Many will acknowledge that God will indeed receive back a lost man, woman, or youth who does return, but the notion of a seeking God, a pursuing God, a God coming after us is quite radical. Such is the nature of our God. And, so should God’s people be. While many are lost, none need be forgotten. All can and will be found.
Christian hope promises us much more than that. Christianity is not a question of everything or nothing. It is every a matter of discovery and of becoming who it is in us to become. In that process, we can be certain we shall not be left as orphans. God will be with us. While we know that God is searching for us, it would not be a waste of time, if we were to begin looking for others and, just perhaps, find ourselves too.
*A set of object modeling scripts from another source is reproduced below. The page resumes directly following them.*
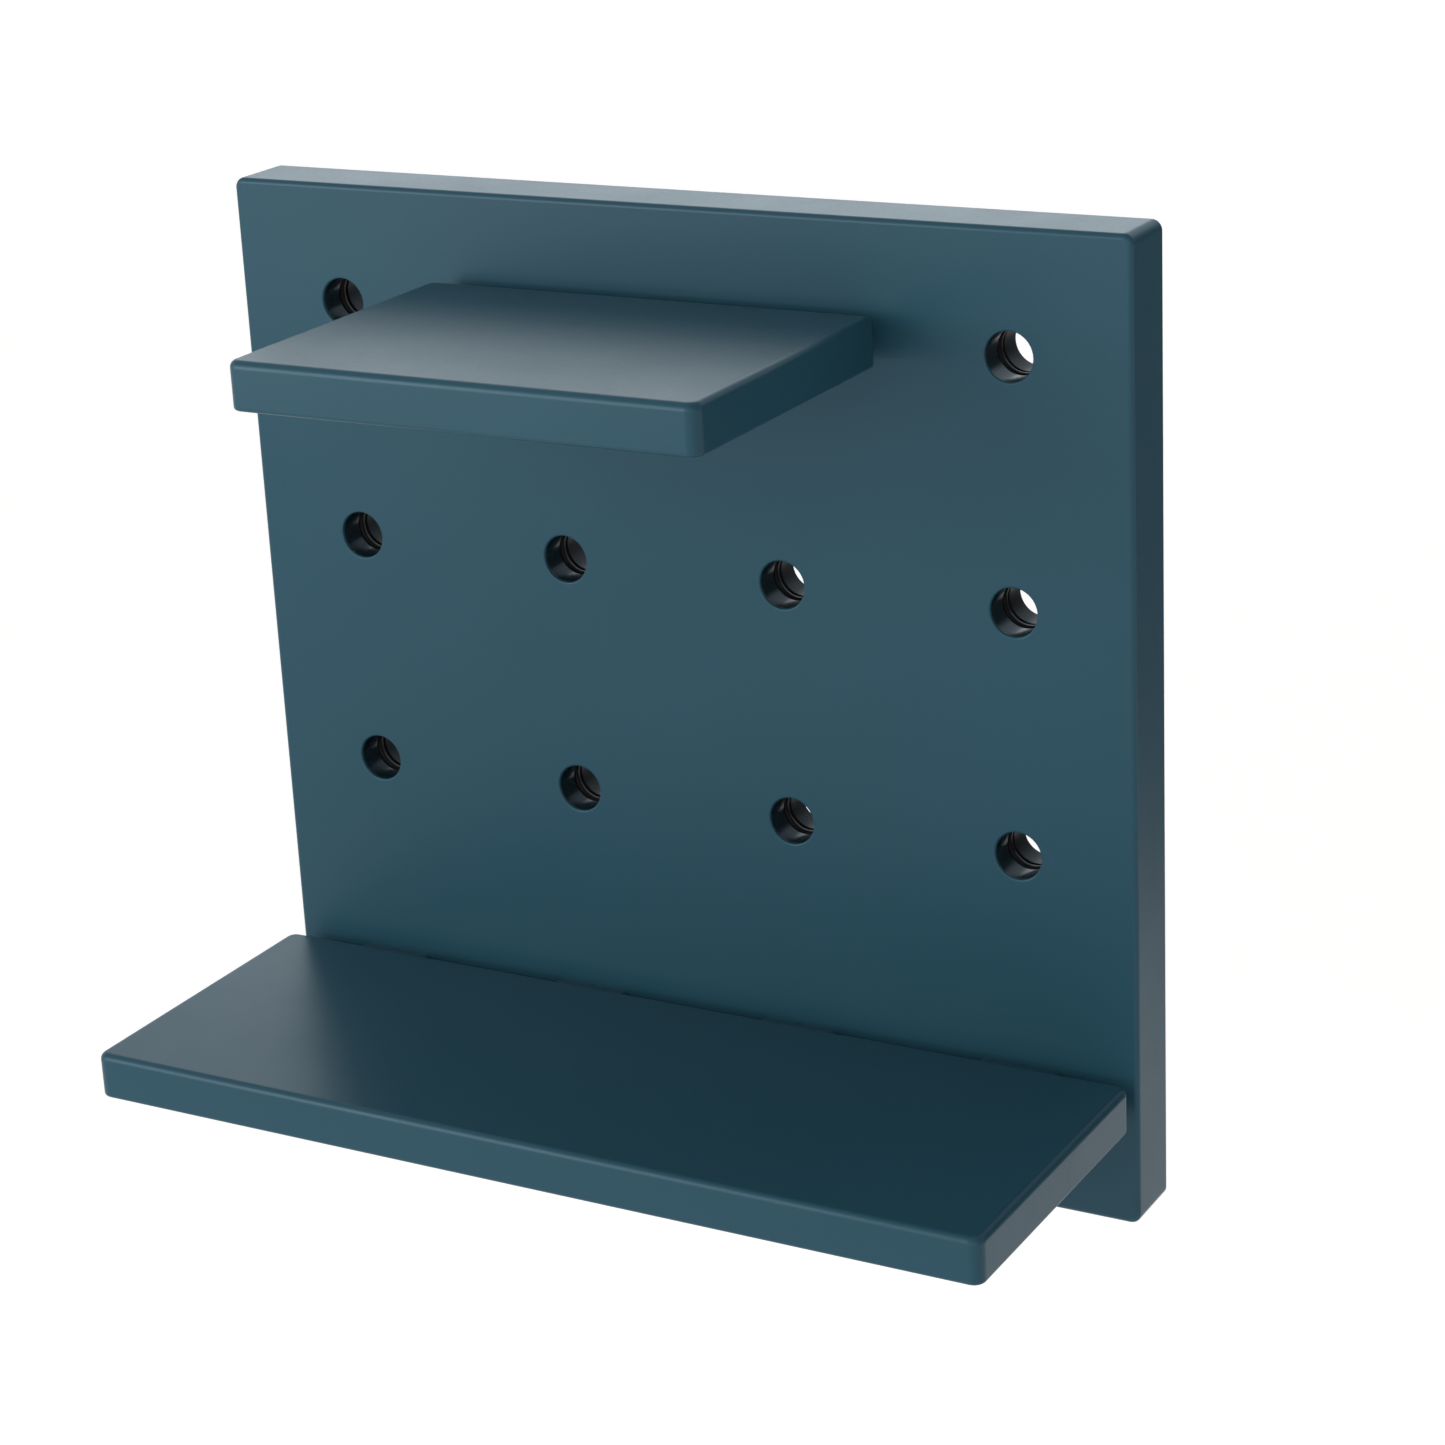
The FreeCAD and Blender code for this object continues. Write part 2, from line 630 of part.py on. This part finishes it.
    base = new_body(f"{name}_base")
    place(base, middle_x, back_y, level)
    plate = new_sketch(base, f"{name}_base_outline", "XY_Plane", f"-{half}")
    slab_outline(plate, "(sizes.lip + 2 * sizes.cover_gap)")
    raise_from(base, f"{name}_base_plate", plate, "sizes.cover_thickness")
    holes = new_sketch(base, f"{name}_base_circles", "XY_Plane", f"-{half}")
    add_circles(holes, "sizes.screw_hole", shelf_posts)
    cut_from(base, f"{name}_base_holes", holes, "sizes.cover_thickness + sizes.overcut")
    dress(
        base,
        "Chamfer",
        f"{name}_countersinks",
        "sizes.screw_head - sizes.screw_hole",
        lambda e: e.Curve.TypeId == "Part::GeomCircle" and lies_at(e, AXIS_Z, -top),
    )
    nodes.append(base)

    group_screws(
        f"{name}_screws",
        [
            add_screw(
                f"{name}_screw_{number}",
                AXIS_Z,
                f"{x} + {middle_x}",
                f"{y} + ({back_y})",
                f"-{half} + {level}",
            )
            for number, (x, y) in enumerate(shelf_posts, start=1)
        ],
    )
    for number, x in enumerate(peg_offsets, start=1):
        build_peg(f"{name}_peg_{number}", f"{x} + {middle_x}", back_y, row_z(row))


def build_peg(name, x, y, z):
    """A round peg with a stop bar at its root and, a little higher, a spigot inside the shelf."""
    peg = new_body(name)
    place(peg, x, y, z)
    tip = "sizes.stand_off + sizes.peg_reach"
    corners = [
        ("0", "0"),
        ("sizes.peg_radius", "0"),
        ("sizes.peg_radius", f"{tip} - sizes.peg_chamfer"),
        ("sizes.peg_radius - sizes.peg_chamfer", tip),
        ("0", tip),
    ]
    profile = new_sketch(peg, f"{name}_profile", "XY_Plane")
    add_outline(profile, corners)
    shaft = peg.newObject("PartDesign::Revolution", f"{name}_shaft")
    shaft.Profile = profile
    shaft.ReferenceAxis = (profile, ["V_Axis"])
    shaft.Angle = 360
    document.recompute()
    peg.Tip = shaft
    stop = new_sketch(peg, f"{name}_stop_outline", "XZ_Plane")
    add_rectangle(
        stop,
        "-sizes.stop_width / 2",
        "sizes.shelf_lift - sizes.stop_height / 2",
        "sizes.stop_width / 2",
        "sizes.shelf_lift + sizes.stop_height / 2",
    )
    raise_from(peg, f"{name}_stop", stop, "sizes.stand_off", backwards=True)
    dress(
        peg,
        "Fillet",
        f"{name}_stop_ends",
        "sizes.stop_corner",
        lambda edge: runs_along(edge, AXIS_Y) and abs(edge.BoundBox.XMax) > size("peg_radius"),
    )
    spigot = new_sketch(peg, f"{name}_spigot_circle", "XZ_Plane")
    add_circles(spigot, "sizes.spigot_radius", [("0", "sizes.shelf_lift")])
    raise_from(peg, f"{name}_spigot", spigot, "sizes.spigot_length")
    nodes.append(peg)


build_shelf("upper", row=0, first_column=1, columns=2)
build_shelf("lower", row=3, first_column=0, columns=4)

# --- check every object and write one file for each node -------------------------------------

document.recompute()
for item in document.Objects:
    if "Invalid" in item.State or "Error" in item.State:
        raise RuntimeError(f"{item.Label} did not recompute: {item.State}")
os.makedirs("parts", exist_ok=True)
for node in nodes:
    shape = node.Shape
    if shape.isNull() or not shape.isValid():
        raise RuntimeError(f"{node.Label} has no valid shape")
    shape.exportStep(f"parts/{node.Label}.step")
    box = shape.BoundBox
    print(
        f"{node.Label}: {len(shape.Solids)} solid(s), {shape.Volume:.0f} mm3,"
        f" {box.XLength:.1f} x {box.YLength:.1f} x {box.ZLength:.1f}"
    )
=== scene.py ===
import math

import bpy
import numpy as np
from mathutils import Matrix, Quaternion, Vector


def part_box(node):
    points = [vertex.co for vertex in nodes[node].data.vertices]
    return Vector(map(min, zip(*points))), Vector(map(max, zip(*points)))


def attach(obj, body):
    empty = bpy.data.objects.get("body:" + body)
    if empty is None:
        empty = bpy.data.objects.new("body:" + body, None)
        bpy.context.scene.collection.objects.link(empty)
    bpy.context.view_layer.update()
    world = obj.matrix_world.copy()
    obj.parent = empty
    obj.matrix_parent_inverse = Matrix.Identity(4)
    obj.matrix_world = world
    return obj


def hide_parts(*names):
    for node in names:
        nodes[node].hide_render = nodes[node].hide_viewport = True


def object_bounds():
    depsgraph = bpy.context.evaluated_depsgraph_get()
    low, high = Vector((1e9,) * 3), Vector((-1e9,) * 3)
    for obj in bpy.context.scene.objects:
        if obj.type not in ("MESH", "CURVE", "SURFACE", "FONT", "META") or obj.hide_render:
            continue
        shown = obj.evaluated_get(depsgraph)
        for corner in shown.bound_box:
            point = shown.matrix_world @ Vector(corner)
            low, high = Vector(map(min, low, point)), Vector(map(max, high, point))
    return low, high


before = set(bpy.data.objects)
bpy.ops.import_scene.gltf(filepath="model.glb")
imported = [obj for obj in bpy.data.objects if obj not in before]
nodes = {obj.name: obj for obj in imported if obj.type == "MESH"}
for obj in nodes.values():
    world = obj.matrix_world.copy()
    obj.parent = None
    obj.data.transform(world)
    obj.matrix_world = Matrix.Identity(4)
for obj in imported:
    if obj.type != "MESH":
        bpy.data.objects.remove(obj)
cad_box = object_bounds()
board_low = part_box("panel_front")[0]

# --- Board front -----------------------------------------------------------------------------
# One hollow injection moulding in a slate-blue plastic, coloured right through. The tool is
# spark-eroded on the outer faces, which leaves a fine grain and a satin gloss there. The walls
# of the peg holes come from polished pins and are smoother, with painted shade darkening them.


class Signal:
    """A number that varies over a surface. Arithmetic on it adds Math nodes to its graph."""

    def __init__(self, graph, socket):
        self.graph = graph
        self.socket = socket

    def __add__(self, other):
        return self.graph.maths("ADD", self, other)

    def __sub__(self, other):
        return self.graph.maths("SUBTRACT", self, other)

    def __rsub__(self, other):
        return self.graph.maths("SUBTRACT", other, self)

    def __mul__(self, other):
        return self.graph.maths("MULTIPLY", self, other)

    def __lt__(self, other):
        return self.graph.maths("LESS_THAN", self, other)

    def __gt__(self, other):
        return self.graph.maths("GREATER_THAN", self, other)

    __radd__ = __add__
    __rmul__ = __mul__

    def clamped(self):
        """The same number kept between 0 and 1."""
        return self.graph.maths("ADD", self, 0.0, use_clamp=True)


class Graph:
    """The nodes behind one finish, or behind the studio's surroundings."""

    def __init__(self, tree):
        self.tree = tree

    def node(self, kind, settings=None, inputs=None, output=0):
        """One node: its settings first, then the values or links of its inputs."""
        made = self.tree.nodes.new(kind)
        for name, value in (settings or {}).items():
            setattr(made, name, value)
        for name, value in (inputs or {}).items():
            self.feed(made.inputs[name], value)
        return Signal(self, made.outputs[output])

    def feed(self, socket, value):
        """Links a signal into a socket, or sets the socket to a constant."""
        if isinstance(value, Signal):
            self.tree.links.new(value.socket, socket)
        else:
            socket.default_value = value

    def maths(self, operation, first, second, **settings):
        """One Math node."""
        return self.node("ShaderNodeMath", {"operation": operation, **settings}, {0: first, 1: second})

    def blend(self, share, first, second):
        """A colour share of the way from the first to the second."""
        return self.node(
            "ShaderNodeMix", {"data_type": "RGBA"}, {0: share, 6: first, 7: second}, output=2
        )

    def place(self):
        """Where a point is, in metres."""
        return self.node("ShaderNodeTexCoord", output="Object")

    def axes(self, direction):
        """The three numbers of a place or direction."""
        split = "ShaderNodeSeparateXYZ"
        return [self.node(split, {}, {0: direction}, output=axis) for axis in range(3)]

    def noise(self, grain, detail=2.0, roughness=0.5):
        """Smooth noise whose lumps are about grain metres across."""
        inputs = {"Vector": self.place(), "Scale": 1 / grain, "Detail": detail, "Roughness": roughness}
        return self.node("ShaderNodeTexNoise", {}, inputs)


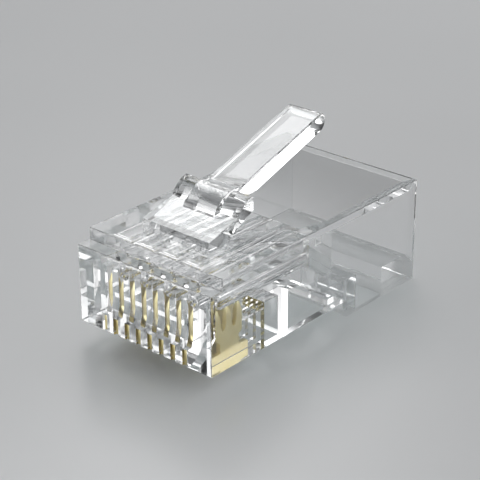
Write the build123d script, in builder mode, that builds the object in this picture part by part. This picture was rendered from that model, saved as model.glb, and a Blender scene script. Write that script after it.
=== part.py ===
from build123d import *
import os
from math import cos, radians, sin, tan

# An eight-contact modular plug for round cable, lying latch side up. Lengths are in millimetres.
# X runs across the plug, Y from the nose to the cable end, and Z up from the face that it rests on.
# The origin is under the middle of the housing, on that face. Lengths along the plug are measured
# back from the nose.

# Housing envelope
body_width = 11.68
body_length = 21.46
body_height = 7.70
nose_step_drop = 0.83
nose_step_length = 1.09
belly_height = 1.23
foot_start = 13.67
edge_round = 0.07

# Cable cavity behind the comb
side_wall = 0.85
roof_wall = 0.80
cavity_start = 10.20
funnel_end = 12.30
funnel_half_width = 4.45
ramp_top_height = 4.80
entry_bevel = 0.45

# Strain relief block, the window behind it and the bar across the cable end
block_start = 13.40
block_end = 15.07
block_height = 2.60
bar_start = 18.00
bar_height = 2.05
bar_bevel = 0.70
tongue_width = 5.70
tongue_gap = 0.20

# Pockets in the belly, on each side of the conductor rib
pocket_half_width = 4.50
pocket_start = 5.70
rib_start = 7.05
rib_end = 8.05
pocket_end = 12.25
pocket_roof = 4.10
pocket_rear_height = 1.90
pocket_arc_rise = 0.50

# Wire channels, in two staggered rows
contact_count = 8
contact_pitch = 1.02
channel_start = 1.45
upper_channel_width = 1.60
upper_channel_height = 1.12
upper_channel_corner = 0.42
upper_channel_nose = 0.55
channel_roof_gap = 0.10
lower_channel_bore = 1.00
channel_row_offset = 0.80

# Contacts, blades with three sharpened tines, and the slots that hold them
contact_thickness = 0.35
slot_clearance = 0.03
slot_mouth_height = 2.45
slot_mouth_length = 0.95
slot_throat_height = 3.18
slot_tail_height = 3.40
upper_contact_lift = 0.25
tip_clearance = 0.03
contact_rise = 0.03
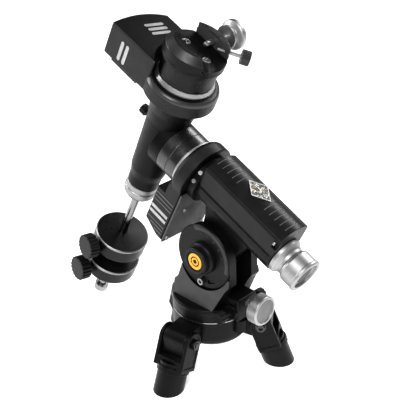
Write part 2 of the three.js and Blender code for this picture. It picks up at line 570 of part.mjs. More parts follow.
function build() {
  addTripod();
  addAzimuthHead();
  const tilt = group(mount, PIVOT, [0, LATITUDE, 0]);
  const ra = group(tilt, [0, 0, RA_HEIGHT], [0, -90, 0]);
  const dec = group(tilt, [-DEC_OFFSET, 0, RA_HEIGHT]);
  addPolarFixed(ra);
  addDrive(ra, 'ra', WHEEL_R.ra, 79.5);
  addPolarMoving(ra, dec);
  addDrive(dec, 'dec', WHEEL_R.dec, 91);
  addDeclination(dec);
}

build();

export default whole;
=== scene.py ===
"""Looks of the equatorial mount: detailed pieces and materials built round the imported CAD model."""

import json
import math

import bmesh
import bpy
from mathutils import Matrix, Vector


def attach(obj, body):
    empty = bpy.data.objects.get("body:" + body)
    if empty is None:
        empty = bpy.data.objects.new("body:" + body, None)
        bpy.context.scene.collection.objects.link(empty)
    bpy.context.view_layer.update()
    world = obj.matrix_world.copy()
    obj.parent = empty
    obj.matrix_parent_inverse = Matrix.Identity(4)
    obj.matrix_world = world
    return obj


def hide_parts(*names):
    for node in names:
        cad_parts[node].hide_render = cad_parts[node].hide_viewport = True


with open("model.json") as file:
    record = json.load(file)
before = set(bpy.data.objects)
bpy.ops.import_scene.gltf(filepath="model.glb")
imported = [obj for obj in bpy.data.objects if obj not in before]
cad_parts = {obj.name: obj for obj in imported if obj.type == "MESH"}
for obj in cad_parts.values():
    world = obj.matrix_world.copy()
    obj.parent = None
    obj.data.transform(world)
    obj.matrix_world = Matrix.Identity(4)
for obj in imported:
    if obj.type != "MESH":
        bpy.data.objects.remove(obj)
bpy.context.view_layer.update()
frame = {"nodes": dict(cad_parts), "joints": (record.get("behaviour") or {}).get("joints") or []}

MM = 0.001
GAP = 0.3
NODES = frame["nodes"]
JOINTS = {joint["name"]: joint for joint in frame["joints"]}


# ---------------------------------------------------------------- local frames, in millimetres
def local_frame(origin, x, z):
    """Matrix from a local frame in millimetres, with the given X and Z axes, to the row frame."""
    x, z = Vector(x).normalized(), Vector(z).normalized()
    y = z.cross(x)
    turn = Matrix((x, y, z)).transposed().to_4x4()
    return Matrix.Translation(Vector(origin)) @ turn @ Matrix.Scale(MM, 4)


POLE = Vector(JOINTS["ra_turn"]["axis"])
DEC_UP = Vector(JOINTS["dec_turn"]["axis"])
PIVOT = Vector(JOINTS["altitude_tilt"]["pos_m"])
DATUM = -12.0                          # heights of the lower castings are counted from here
WORLD = Matrix.Scale(MM, 4) @ Matrix.Translation((0, 0, DATUM))
RA = local_frame(JOINTS["ra_turn"]["pos_m"], DEC_UP, POLE)
DEC = local_frame(JOINTS["dec_turn"]["pos_m"], -POLE, DEC_UP)
SIDE = local_frame(PIVOT, (1, 0, 0), (0, -1, 0))     # on the altitude axle, Z to the near side


# ---------------------------------------------------------------- solids
def temp_object(bm):
    mesh = bpy.data.meshes.new("shape")
    bmesh.ops.recalc_face_normals(bm, faces=bm.faces)
    bm.to_mesh(mesh)
    bm.free()
    thing = bpy.data.objects.new("shape", mesh)
    bpy.context.scene.collection.objects.link(thing)
    return thing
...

The good news is that all is not lost, never. God actively searches for us and never gives up. As God’s children we are called to do the same – to have real faith in a real world – to never give up on a person or situation or ourselves. We are called to pray and act in love, trusting in God’s presence with us in every moment, joy and sorrow. We will live fully and hopefully – not in some fantastic never-never land, but in the ambiguous reality that is the here and now.
Our song can be the words of the Psalmist, already spoken this morning: “I will both lie down and sleep in peace; for you alone, O Lord, make me lie down in safety” (Psalm 4:8). Our God has come to be with us in Scarborough. Come hell or high water, God will remain with us, in the many days and many nights ahead. Amen.